GR 2.1: Hauptvortrag

Freitag, 4. März 2005, 11:00–11:45, TU BH262

Chronology Protection and Topological Censorship: Does physics allow wormholes and closed timelike curves? — •John Friedman1 and Atsushi Higuchi21University of Wisconsin-Milwaukee, USA — 2Department of Mathematics, University of York, UK

Vacuum solutions to the classical Einstein equations generically include black holes and white holes, wormholes (and a countably infinite set of 3-dimensional topological structures); closed timelike curves (particle paths that loop back in time), and time-nonorientable geometries. A path-integral formalism allows smooth topology change; and light-cone fluctuations lead to a microscopic foam of closed timelike curves, unless one a priori demands global causality. What then enforces the euclidean topology and strict causality of ordinary experience?

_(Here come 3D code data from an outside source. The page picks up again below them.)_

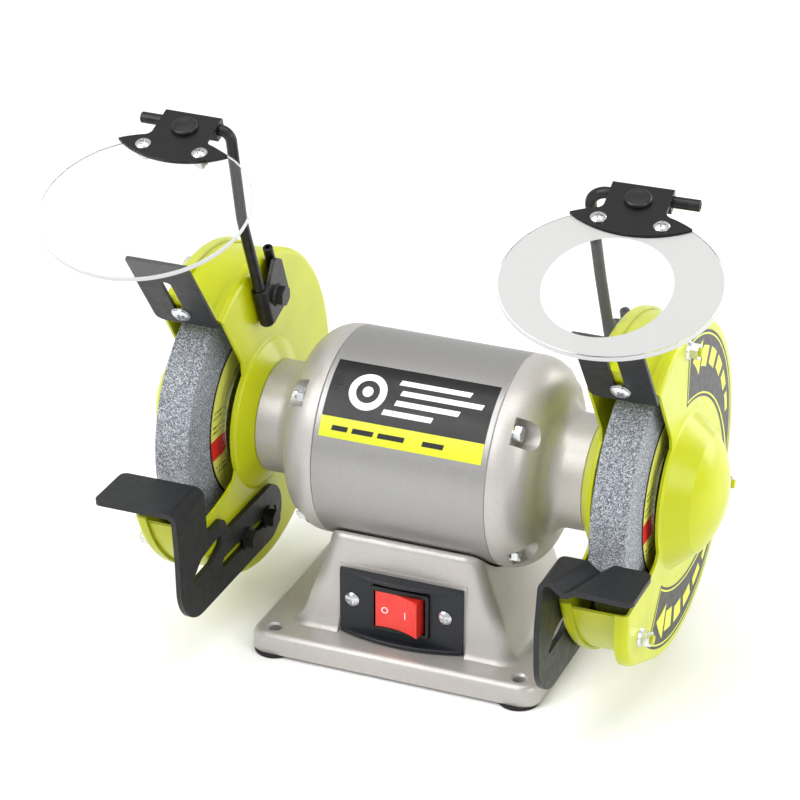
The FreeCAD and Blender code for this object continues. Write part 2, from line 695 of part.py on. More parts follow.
def dish(face, step):
    """Round cover with a rolled lip; step is +1 when the lip points to +X."""
    rim = GUARD_R - EDGE_R
    bend = EDGE_R * (1 - math.cos(math.radians(45)))
    small = EDGE_R - SHEET
    inner_bend = SHEET + small * (1 - math.cos(math.radians(45)))
    return revolved([
        (face, 0), (face, rim),
        ("arc", (face + step * bend, GUARD_R - bend), (face + step * EDGE_R, GUARD_R)),
        (face + step * LIP, GUARD_R), (face + step * LIP, GUARD_R - SHEET),
        (face + step * EDGE_R, GUARD_R - SHEET),
        ("arc", (face + step * inner_bend, GUARD_R - inner_bend), (face + step * SHEET, rim)),
        (face + step * SHEET, 0)], GUARD_Y, GUARD_Z)


def mouth(x0, x1, set_back):
    """Opening for the work, ahead of the wheel."""
    top = (-51.6 + set_back, 189.3)
    corner = (-28.0 + set_back, 154.5)
    run = (top[0] - corner[0], top[1] - corner[1])
    beyond = (corner[0] + run[0] * 1.8, corner[1] + run[1] * 1.8)
    opening = prism_x([
        beyond, (-150, beyond[1]), (-150, 82.6), (-85, 83.2), (-66, 85.0, 60.0), (-52, 87.4, 20.0),
        (-42.6, 90.4, 4.0), (-37, 100), (-15, 96), (-15, 130), (-26.5 + set_back, 140),
        (corner[0], corner[1], 5.0)], x0, x1)
    return opening.cut(bar(MOUTH_R, x0 - 1, x1 + 1))


def inner_guard():
    cover = dish(GUARD_IN, 1).cut(bar(41.8, 90, 120))
    boss = revolved([
        (NECK_END, 20.0), (NECK_END, 31.6), (NECK_END + 0.5, 32.6), (GUARD_IN - 1.4, 41.6),
        ("arc", (GUARD_IN - 0.5, 42.5), (GUARD_IN, 43.2)), (GUARD_IN + SHEET, 43.2),
        (GUARD_IN + SHEET, 41.6), (NECK_END + SHEET, 31.2), (NECK_END + SHEET, 20.0)])
    tools = [mouth(99, 120, 0.0)]
    tools += [bar(3.1, 90, 120, y, z) for y, z in REST_BOLTS]
    tools += [bar(2.3, 90, 110, y, z) for y, z in mount_screw_centres()]
    return cut(fuse([cover, boss]), tools)


def dome_middle(base_x, base_r, top_x):
    """Half-way point of the arc from (base_x, base_r) that meets the axis squarely at top_x."""
    rise = top_x - base_x
    radius = (base_r ** 2 + rise ** 2) / (2 * rise)
    half = math.asin(base_r / radius) / 2
    return (top_x - radius * (1 - math.cos(half)), radius * math.sin(half))


def ear(inset):
    """Outline of the ear round the front nut, drawn tangent to the round cover and set in by inset."""
    front = -90.2 + inset
    rise = 0.44
    drop = inset * math.sqrt(1 + rise ** 2)
    corner = 52.0 + drop - rise * inset
    return [(front, 88.0), (front, corner, 29.0 - inset), (-38.4, 29.2 + drop), (-20, 60), (-60, 88.0)]


def rounded_ear(inset, x0, x1, radius):
    """Ear block from x0 to x1 with its outer edge rounded at x1."""
    block = prism_x(ear(inset), x0, x1)
    edges = []
    for edge in block.Edges:
        middle = edge.CenterOfMass
        outside = math.hypot(middle.y - GUARD_Y, middle.z - GUARD_Z) > 82.0 and middle.z < 87.5
        if edge.BoundBox.XMin > x1 - 0.01 and outside:
            edges.append(edge)
    return block.makeFillet(radius, edges)


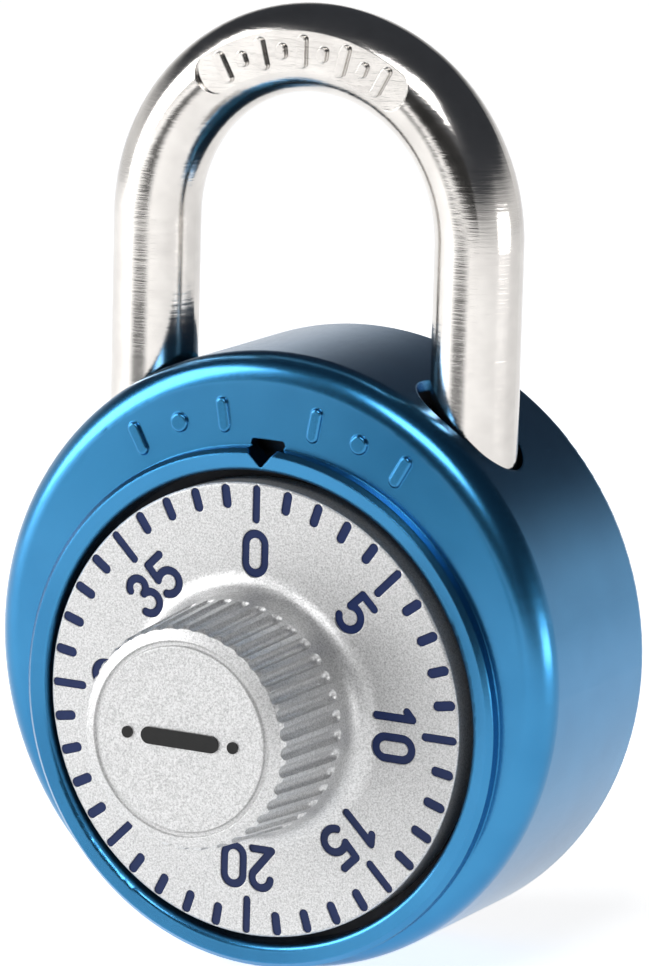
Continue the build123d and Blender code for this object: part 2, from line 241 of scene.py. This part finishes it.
# ---------------------------------------------------------------- studio
def add_camera():
    a, e, roll = (math.radians(v) for v in (CAMERA_AZIMUTH, CAMERA_ELEVATION, CAMERA_ROLL))
    back = Vector((math.sin(a) * math.cos(e), -math.cos(a) * math.cos(e), math.sin(e)))
    right = Vector((math.cos(a), math.sin(a), 0))
    up = back.cross(right)
    x = math.cos(roll) * right + math.sin(roll) * up
    y = -math.sin(roll) * right + math.cos(roll) * up
    data = bpy.data.cameras.new("camera")
    data.lens = CAMERA_LENS
    data.sensor_width = SENSOR
    data.sensor_fit = "AUTO"
    data.clip_start = 0.01
    data.clip_end = 20
    camera = bpy.data.objects.new("camera", data)
    bpy.context.scene.collection.objects.link(camera)
    camera.matrix_world = Matrix.Translation(CAMERA_PLACE) @ Matrix((x, y, back)).transposed().to_4x4()
    bpy.context.scene.camera = camera


def add_floor():
    bpy.ops.mesh.primitive_plane_add(size=FLOOR_SIZE, location=(0, 0, CAD_BOX[0].z - FLOOR_DROP))
    floor = bpy.context.object
    floor.name = "studio_floor"
    floor.data.materials.append(matte_floor())


def add_softbox(name, place, size, power):
    data = bpy.data.lights.new(name, "AREA")
    data.shape = "RECTANGLE"
    data.size, data.size_y = size
    data.energy = power
    light = bpy.data.objects.new(name, data)
    light.location = place
    light.rotation_euler = (AIM - Vector(place)).to_track_quat("-Z", "Y").to_euler()
    bpy.context.scene.collection.objects.link(light)


def add_flag():
    """Black panel behind the camera, so that curved metal has something dark to mirror."""
    bpy.ops.mesh.primitive_plane_add(size=1, location=FLAG_PLACE, rotation=(math.radians(90), 0, 0))
    flag = bpy.context.object
    flag.name = "black_flag"
    flag.scale = FLAG_SIZE
    flag.data.materials.append(paint("flag_cloth", BLACK, 0.9))


def band_height(tree):
    """Height over the horizon, with what is in front counted as higher."""
    where = tree.nodes.new("ShaderNodeTexCoord")
    parts = tree.nodes.new("ShaderNodeSeparateXYZ")
    front, only_front, height = (tree.nodes.new("ShaderNodeMath") for _ in range(3))
    front.operation = "MULTIPLY"
    front.inputs[1].default_value = -WORLD_FRONT_DIP
    only_front.operation = "MAXIMUM"
    only_front.inputs[1].default_value = 0.0
    tree.links.new(where.outputs["Generated"], parts.inputs["Vector"])
    tree.links.new(parts.outputs["Y"], front.inputs[0])
    tree.links.new(front.outputs["Value"], only_front.inputs[0])
    tree.links.new(only_front.outputs["Value"], height.inputs[0])
    tree.links.new(parts.outputs["Z"], height.inputs[1])
    return height.outputs["Value"]


def add_world():
    """White surround near the horizon that falls to a dark ceiling, as in a small studio."""
    world = bpy.data.worlds.new("studio")
    bpy.context.scene.world = world
    world.use_nodes = True
    tree = world.node_tree
    background = tree.nodes["Background"]
    ramp = tree.nodes.new("ShaderNodeValToRGB")
    first, last = ramp.color_ramp.elements
    first.position, first.color = WORLD_BRIGHT_TO, WHITE
    last.position, last.color = WORLD_DARK_FROM, WORLD_DARK
    tree.links.new(band_height(tree), ramp.inputs["Fac"])
    tree.links.new(ramp.outputs["Color"], background.inputs["Color"])
    background.inputs["Strength"].default_value = WORLD_STRENGTH


def main():
    bpy.context.scene.view_settings.view_transform = "Standard"
    dress({
        "blue_cover": anodised_blue(),
        "dial_metal": cast_silver(),
        "marking_paint": paint("navy_paint", NAVY, 0.3),
        "badge_black": paint("black_paint", BLACK, 0.3),
        "shackle_steel": nickel_plate(),
        "case_steel": worked_metal("case_steel", STEEL, 0.28, (1, 1, 6)),
        # the inner case is coloured near-black as painted shade, to darken the gap between cover lip
        # and dial
        "inner_black": worked_metal("inner_black", INNER_SHADE_BLACK, 0.45),
        "inner_steel": worked_metal("inner_steel", STEEL, 0.32, (3, 1, 1)),
        "wheel_zinc": worked_metal("wheel_zinc", ZINC, 0.4),
        "spring_steel": worked_metal("spring_steel", SPRING, 0.3),
        "bush_brass": worked_metal("bush_brass", BRASS, 0.25, (1, 4, 1)),
    })
    add_camera()
    add_floor()
    add_flag()
    add_world()
    for name, settings in SOFTBOXES.items():
        add_softbox(name, *settings)


main()
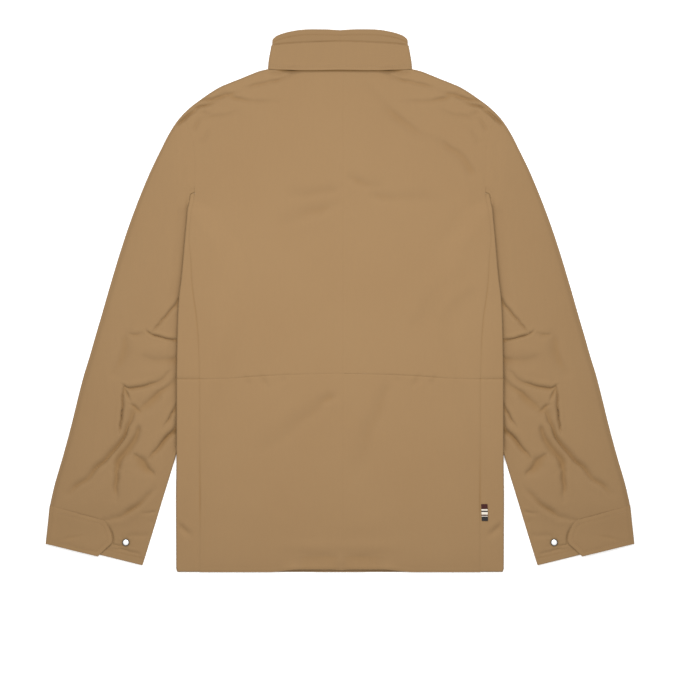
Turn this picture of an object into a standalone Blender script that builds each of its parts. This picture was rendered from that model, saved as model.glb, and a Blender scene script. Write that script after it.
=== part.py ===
"""Field jacket laid flat on its front, back side up.

The jacket lies on the plane z = 0.  X runs across the jacket, Y from the hem
towards the collar, Z up through the layers.  The origin is under the middle of
the jacket, on the surface it lies on.  All tables are in millimetres; a table
row is one station of an outline, one section or one fold.

Layers from the surface up: sleeve (lower and upper layer), front, back.  Down
to the underarm the sleeves lie beside the body; below it the sides of the body
lie over the inner edge of each sleeve, so the front and back rise there by
LIFT and come down again towards the middle and the hem.
"""
import bpy
import math
import numpy as np

# ---------------------------------------------------------------- sizes (mm)
CLOTH = 1.2            # wall of the cloth: shell and lining together
COLLAR_CLOTH = 2.0     # wall of the stiffened collar strip
LABEL_CLOTH = 1.0      # wall of the woven label
GAP = 0.3              # clearance between pieces at a seam or one on another
LAYERS = 3.6           # front to back of a doubled panel, mid wall to mid wall
COLLAR_LAYERS = 3.2    # front to back of the collar, mid wall to mid wall
LIFT = 5.3             # rise of the body where a sleeve lies under it
RAMP = 44.0            # width over which the body comes down from that rise
FLY_HALF = 27.0        # half width of the strip over the closed front
FLY_RISE = 1.5         # rise of the fronts over that strip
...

Work of the past fifteen years shows that, on scales large enough to ignore the quantum fluctuations of geometry, classical or semiclassical fields prevent exotic topological and causal structures. Positive energy forces topological structures to collapse in a light-crossing time. It also prevents the formation of closed timelike curves in local regions. At the boundary of a region of closed timelike curves, quantum fields become singular; and unitarity of interacting fields is lost.

Because these mechanisms do not rely on an ordinary Planck-scale topology and causal structure, they leave open the possibility of topology change and causality violation on the smallest scales.